In some cases, you may want to communicate with an LLM that is not OpenAI-compatible. This usually means the model is hosted on a custom server or API endpoint. Instead of using the built-in chat.completions.create or completions.create methods, you can send requests directly to your endpoint using standard HTTP libraries such as requests.

import requests
import os
import json

backend_uri = "/v1/backends/gemini/" # uri retrieved from models list

data = {
    "model": "models/gemini-2.5-flash",
    "messages": [
        {"role": "user", "content": "What time is it in Poland"}
    ]
}

response = requests.post(os.environ.get("FATHOM_SDK_BASE_URL") + '/llms' + backend_uri + 'chat/completions', headers={
    'Authorization': os.environ.get("FATHOM_SDK_AUTHORIZATION")
}, json=data)

if response.status_code == 200:
    print('Success:')
    print(json.dumps(response.json(), indent=4))

else:
    print('Error:', response);

4 - Working with Databases in Notebooks

This page explains how to integrate databases into your notebook workflows.

Qdrant

Qdrant is a vector database designed for storing and searching embeddings, making it a powerful tool in machine learning workflows. In a notebook context, it allows you to seamlessly manage collections of vectors generated by LLMs, enabling tasks like semantic search or similarity matching. By integrating Qdrant with LLM outputs, you can build intelligent applications that combine natural language understanding with efficient vector-based retrieval.

Requirements

Before you start, make sure you have the necessary dependencies installed in your notebook environment.

Python - Qdrant SDK

pip install qdrant_client

Listing collections

You can list all collections available in your Qdrant instance. This is useful to check which datasets are already stored.

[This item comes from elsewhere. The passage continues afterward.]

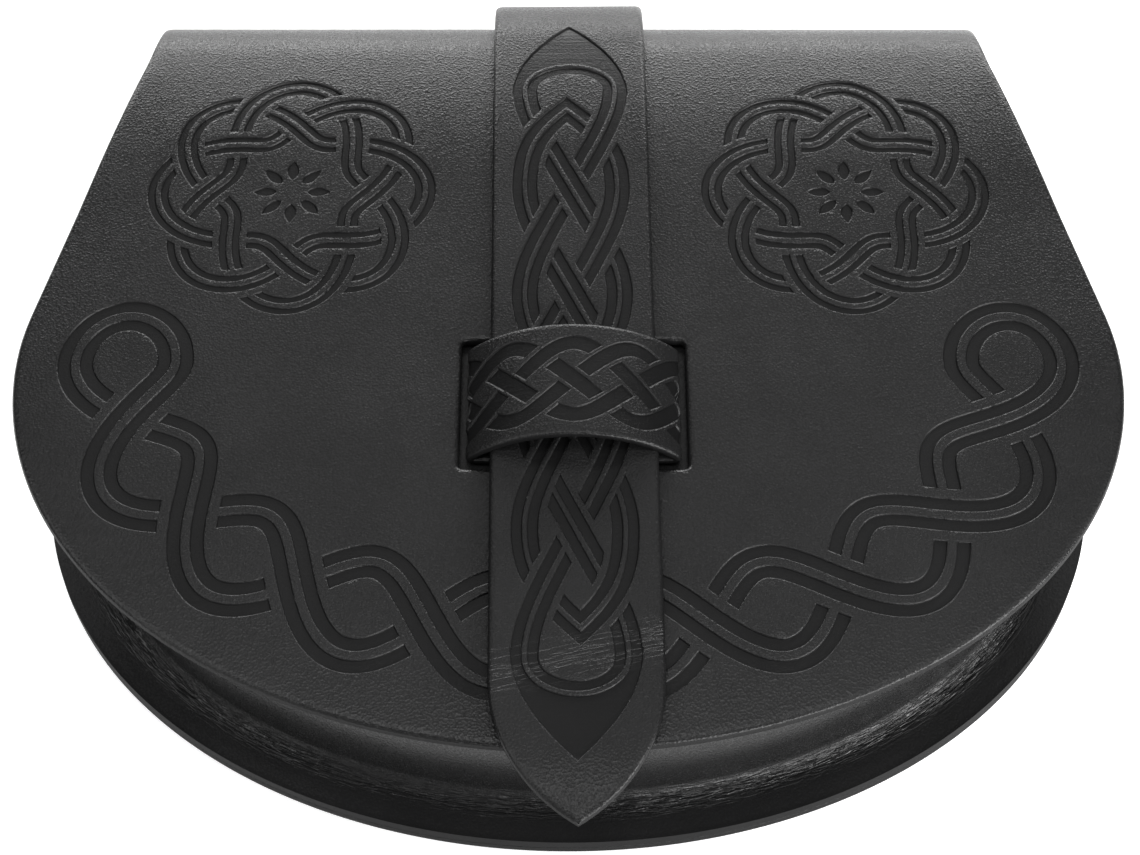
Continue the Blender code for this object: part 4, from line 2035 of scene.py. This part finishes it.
    def _creases(self, g: Graph, where: Wire) -> Wire:
        """A narrow band of slanted creases, where the leather has been bent to and fro.

        Args:
            g: the node tree.
            where: the place on the object.

        Returns:
            Their height, up to 1.
        """
        turned = g.wire(g.add("Mapping", {"vector_type": "TEXTURE"}, {
            "Vector": where, "Location": (*self.crease_place, 0), "Rotation": (0, 0, self.crease_slant),
        }))
        core, fringe = 0.0015, 0.0055
        band = 1 - abs(g.axis(turned, "Y")).between(core, fringe)
        stretched = g.wire(g.add("Mapping", values={"Vector": turned, "Scale": (75, 900, 75)}))
        return abs(self._lines(g, stretched)).between(0.0, 0.05) * band

    def _gathers(self, g: Graph) -> Wire:
        """Fine wrinkles along the foot of a moulded wall, where the piece's own attributes say.

        Args:
            g: the node tree.

        Returns:
            Their height, up to 1.
        """
        along, across, gather = (g.attribute(name) for name in ("along", "across", "gather"))
        place = g.wire(g.add("CombineXYZ", values={0: along * 140 + across * 120, 1: across * 1300}))
        return abs(self._lines(g, place)).between(0.0, 0.10) * gather


@dataclass(frozen=True)
class ThreadFinish:
    """Black waxed thread with a faint twist."""

    name: str = "waxed_thread"
    twist_scale: float = 2500.0
    twist_depth: float = 0.00005
    dark: float = 0.012
    light: float = 0.06
    roughness: float = 0.6

    def make(self) -> bpy.types.Material:
        """Builds the material.

        Returns:
            The material.
        """
        g = Graph(self.name)
        values = {"Vector": g.where(), "Scale": self.twist_scale, "Detail": 2.0}
        twist = g.wire(g.add("TexNoise", values=values))
        colour = g.shade(twist, (self.dark,) * 3 + (1,), (self.light,) * 3 + (1,))
        bump = g.add("Bump", values={"Strength": 0.6, "Distance": self.twist_depth, "Height": twist})
        looks = {"Base Color": colour, "Roughness": self.roughness, "Normal": g.wire(bump)}
        return g.finish(g.add("BsdfPrincipled", values=looks))


@dataclass(frozen=True)
class PaperFinish:
    """The plain white sweep under the pouch, whose own material glows as painted light, stronger on the right
    and fading out away from the middle, lighting the pouch from below.
    """

    name: str = "white_sweep"
    glow: float = 0.8
    glow_reach: tuple[float, float] = (0.2, 0.4)
    glow_left: float = 0.65
    glow_gain: float = 0.35
    gain_reach: tuple[float, float] = (-0.01, 0.07)
    dark: float = 0.90
    light: float = 0.92
    mottle_scale: float = 30.0
    roughness: float = 0.9

    def make(self) -> bpy.types.Material:
        """Builds the material.

        Returns:
            The material.
        """
        g = Graph(self.name)
        where = g.where()
        mottle = g.wire(g.add("TexNoise", values={"Vector": where, "Scale": self.mottle_scale}))
        colour = g.shade(mottle, (self.dark,) * 3 + (1,), (self.light,) * 3 + (1,))
        away = g.wire(g.add("VectorMath", {"operation": "LENGTH"}, {0: where}), "Value")
        # Painted glow: the sweep's emission, stronger on the right and fading away from the middle, lights
        # the pouch as a lamp below it would.
        side = g.axis(where, "X").between(*self.gain_reach)
        level = (self.glow_left + self.glow_gain * side) * (1 - away.between(*self.glow_reach))
        light = g.shade(level, (0, 0, 0, 1), (1, 1, 1, 1))
        surface = g.add("BsdfPrincipled", values={
            "Base Color": colour, "Roughness": self.roughness,
            "Emission Color": light, "Emission Strength": self.glow,
        })
        return g.finish(surface)


@dataclass(frozen=True)
class Softbox:
    """A soft rectangular light: its middle, its width and height, and its power in watts."""

    name: str
    place: tuple[float, float, float]
    size: tuple[float, float]
    power: float


SOFTBOXES = (
    Softbox("overhead_panel", (0.0, -0.15, 1.1), (0.9, 0.4), 3.9),
    Softbox("back_high_panel", (0.0, 0.62, 1.0), (1.2, 0.5), 1.4),
    Softbox("back_low_panel", (0.0, 0.85, 0.28), (1.2, 0.3), 9.3),
    Softbox("left_softbox", (-0.8, -0.1, 0.8), (0.8, 0.6), 3.0),
    Softbox("right_softbox", (0.8, -0.1, 0.8), (0.8, 0.6), 1.9),
    Softbox("front_key", (-0.05, -0.90, 0.52), (0.5, 0.10), 0.8),
    Softbox("left_front_softbox", (-0.7, -0.6, 0.3), (0.6, 0.4), 0.8),
    Softbox("right_front_softbox", (0.85, -0.40, 0.36), (0.5, 0.3), 2.0),
    Softbox("right_front_strip", (0.62, -0.65, 0.35), (1.1, 0.32), 11.0),
)


@dataclass
class Studio:
    """The floor, the lights and the camera, whose view is fitted to a picture of a set width in pixels."""

    target: tuple[float, float, float] = (0.0, -0.01864, 0.0539)
    distance: float = 0.42316
    elevation_deg: float = 58
    focal_px: float = 2358.4
    shift_px: float = 1.5
    image_width: int = 1140
    sensor: float = 36
    aim: tuple[float, float, float] = (0.0, 0.0, 0.04)
    surround: float = 0.02
    floor_reach: float = 0.9

    def build(self) -> bpy.types.Object:
        """Sets up the studio and returns the floor.

        Returns:
            The floor.
        """
        scene = bpy.context.scene
        world = bpy.data.worlds.new("studio")
        scene.world = world
        scene.view_settings.view_transform = "Standard"
        world.use_nodes = True
        background = world.node_tree.nodes["Background"]
        background.inputs["Color"].default_value = (1, 1, 1, 1)
        background.inputs["Strength"].default_value = self.surround
        for softbox in SOFTBOXES:
            self._light(softbox)
        self._camera(scene)
        bm = bmesh.new()
        bmesh.ops.create_grid(bm, x_segments=2, y_segments=2, size=self.floor_reach)
        floor = finish_mesh("floor", bm)
        floor.data.materials.append(PaperFinish().make())
        return floor

    def _light(self, softbox: Softbox) -> None:
        """Adds one softbox aimed at the pouch.

        Args:
            softbox: the light to add.
        """
        lamp = bpy.data.lights.new(softbox.name, "AREA")
        lamp.shape = "RECTANGLE"
        lamp.size, lamp.size_y = softbox.size
        lamp.energy = softbox.power
        item = bpy.data.objects.new(softbox.name, lamp)
        item.location = softbox.place
        item.rotation_euler = (Vector(self.aim) - Vector(softbox.place)).to_track_quat("-Z", "Y").to_euler()
        bpy.context.scene.collection.objects.link(item)

    def _camera(self, scene: bpy.types.Scene) -> None:
        """Adds the camera at the photograph's angle.

        Args:
            scene: the scene that it looks at.
        """
        lens = bpy.data.cameras.new("camera")
        lens.sensor_width = self.sensor
        lens.lens = self.sensor * self.focal_px / self.image_width
        lens.shift_x = self.shift_px / self.image_width
        camera = bpy.data.objects.new("camera", lens)
        rise = math.radians(self.elevation_deg)
        camera.location = (
            self.target[0],
            self.target[1] - self.distance * math.cos(rise),
            self.target[2] + self.distance * math.sin(rise),
        )
        camera.rotation_euler = (math.pi / 2 - rise, 0, 0)
        scene.collection.objects.link(camera)
        scene.camera = camera


def dress(piece: bpy.types.Object, material: bpy.types.Material, slot: Slot, node: str | None = None) -> None:
    """Gives a piece its finish and its place in the model.

    Args:
        piece: the new piece.
        material: its finish.
        slot: not used.
        node: the CAD node that it stands for, if it stands for one.
    """
    piece.data.materials.append(material)
    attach(piece, "root")
    if node:
        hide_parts(node)
    triangles = sum(len(face.vertices) - 2 for face in piece.data.polygons)
    log.info("%s: %d triangles", piece.name, triangles)


def main() -> None:
    """Builds the studio and each piece of the pouch in turn."""
    logging.basicConfig(level=logging.INFO, format="%(message)s")
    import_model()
    studio = Studio()
    studio.build()

    shell_leather = LeatherFinish("flap_leather").make()
    front_leather = LeatherFinish(
        "front_leather", roughness=0.36, specular=0.34, grain_depth=0.05, gather_depth=0.18, seed=0.3
    ).make()
    strap_leather = LeatherFinish(
        "strap_leather_black", roughness=0.39, specular=0.28, streak_depth=0.05, crease_depth=0.06, seed=0.7
    ).make()
    thread = ThreadFinish().make()

    strap = Strap()
    dress(Shell().build(), shell_leather, Slot.SHELL, "back_flap")
    dress(Front().build(), front_leather, Slot.BODY, "front_body")
    dress(strap.build(), strap_leather, Slot.STRAP, "strap")
    dress(Keeper().build(), strap_leather, Slot.STRAP, "keeper")
    for name, side in (("belt_loop_left", 1), ("belt_loop_right", -1)):
        loop = BeltLoop(name, side)
        dress(loop.build(), shell_leather, Slot.SHELL, name)
        for stitches in loop.stitches():
            dress(stitches.build(), thread, Slot.SHELL)
    dress(strap.stitches().build(), thread, Slot.STRAP)


if __name__ == "__main__":
    main()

from qdrant_client.async_qdrant_client import AsyncQdrantClient
import os

q = AsyncQdrantClient(
    url = os.environ.get("FATHOM_SDK_BASE_URL"),
    check_compatibility = False,
    prefix = os.environ.get("FATHOM_SDK_SERVICE_PATH_VECTOR_DATABASE").rstrip("/"),
    timeout = 30,
    headers = {
        "authorization": os.environ.get("FATHOM_SDK_AUTHORIZATION")
    }
);

all_collections = await q.get_collections()

print(all_collections)

This will return metadata about all collections currently stored in Qdrant.

Creating a collection

You can create a new collection to store vectors. When creating a collection, you need to specify the vector size and distance metric.

from qdrant_client.async_qdrant_client import AsyncQdrantClient
from qdrant_client.http.models import (
    VectorParams
)
import os

q = AsyncQdrantClient(
    url = os.environ.get("FATHOM_SDK_BASE_URL"),
    check_compatibility = False,
    prefix = os.environ.get("FATHOM_SDK_SERVICE_PATH_VECTOR_DATABASE").rstrip("/"),
    timeout = 30,
    headers = {
        "authorization": os.environ.get("FATHOM_SDK_AUTHORIZATION")
    }
);

result = await q.create_collection(
    collection_name="my_collection",
    vectors_config=VectorParams(
        size=128,
        distance="Cosine"
    )
);

print(result)

This example creates a collection named my_collection with vectors of size 128 and cosine similarity as the distance metric.